Listed records:
::::::::::
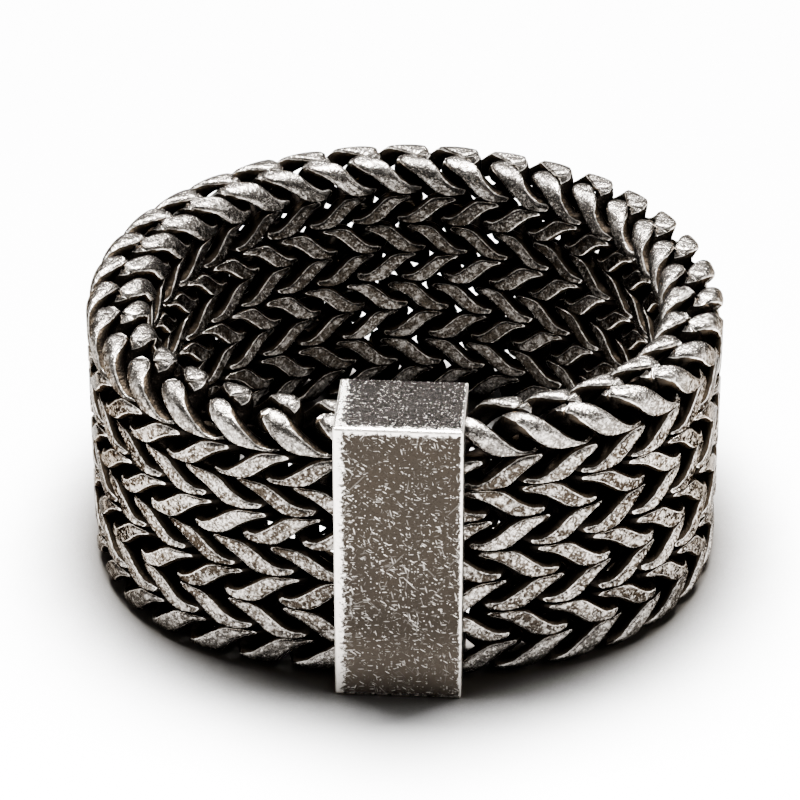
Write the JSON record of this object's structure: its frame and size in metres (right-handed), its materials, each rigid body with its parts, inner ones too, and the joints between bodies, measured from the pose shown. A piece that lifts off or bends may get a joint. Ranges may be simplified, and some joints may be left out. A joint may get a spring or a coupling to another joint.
{
  "type": "woven chain link ring",
  "caption": "Wide finger ring of herringbone-woven steel links whose ends meet in a plain rectangular box.",
  "frame": {"origin": "middle of the part's plan outline, in the plane of the lower rim that the ring lies on", "axes": "+Z along the ring's axis, up from the surface it lies on; the box is on the -Y side"},
  "size_m": [0.0252, 0.0256, 0.0117],
  "materials": {
    "woven_steel": "blackened steel, worn bright on the faces of the links",
    "box_steel": "aged steel, densely scratched, with bright worn edges"
  },
  "bodies": {
    "root": {"woven_band": "woven_steel", "front_box": "box_steel"}
  },
  "joints": []
}
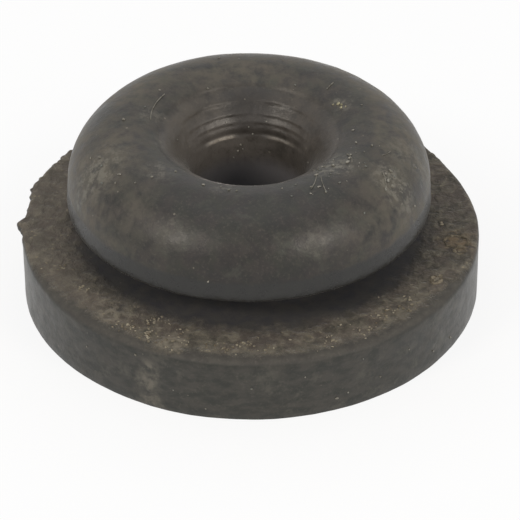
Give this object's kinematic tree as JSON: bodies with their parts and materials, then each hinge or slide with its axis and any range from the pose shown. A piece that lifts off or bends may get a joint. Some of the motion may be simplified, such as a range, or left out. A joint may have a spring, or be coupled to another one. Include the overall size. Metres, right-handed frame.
{
  "type": "rubber plug",
  "caption": "Moulded rubber plug: a thick round flange, a narrow groove for a sheet's edge, and a rounded bead with a stepped mouth and a central bore.",
  "frame": {"origin": "centre of the flange's flat underside", "axes": "+Z along the bore, from the flange up through the bead"},
  "size_m": [0.0253, 0.025, 0.0101],
  "materials": {
    "black_rubber": "matt, dusty"
  },
  "bodies": {
    "root": {"rubber_plug": "black_rubber"}
  },
  "joints": []
}
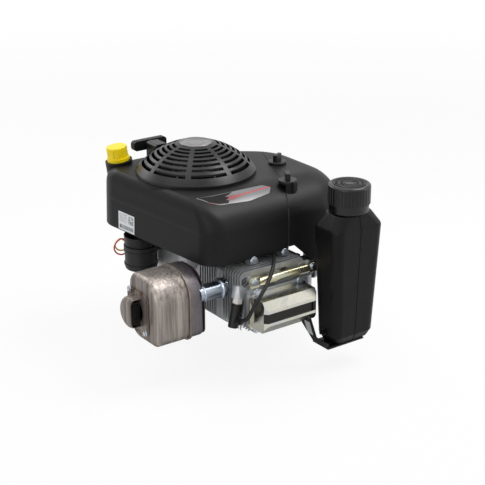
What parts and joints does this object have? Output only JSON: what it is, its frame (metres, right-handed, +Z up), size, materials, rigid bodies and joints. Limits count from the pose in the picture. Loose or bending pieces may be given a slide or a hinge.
::::::::::
Exercise goal:
Search the data above for lines holding "axis" and copy each of them.

Response below:
  "frame": {"origin": "middle of the part's plan outline, in the plane of the lower rim that the ring lies on", "axes": "+Z along the ring's axis, up from the surface it lies on; the box is on the -Y side"},
Give this object's kinematic tree as JSON: bodies with their parts and materials, then each hinge or slide with its axis and any range from the pose shown. A piece that lifts off or bends may get a joint. Some of the motion may be simplified, such as a range, or left out. A joint may have a spring, or be coupled to another one. Include the overall size. Metres, right-handed frame.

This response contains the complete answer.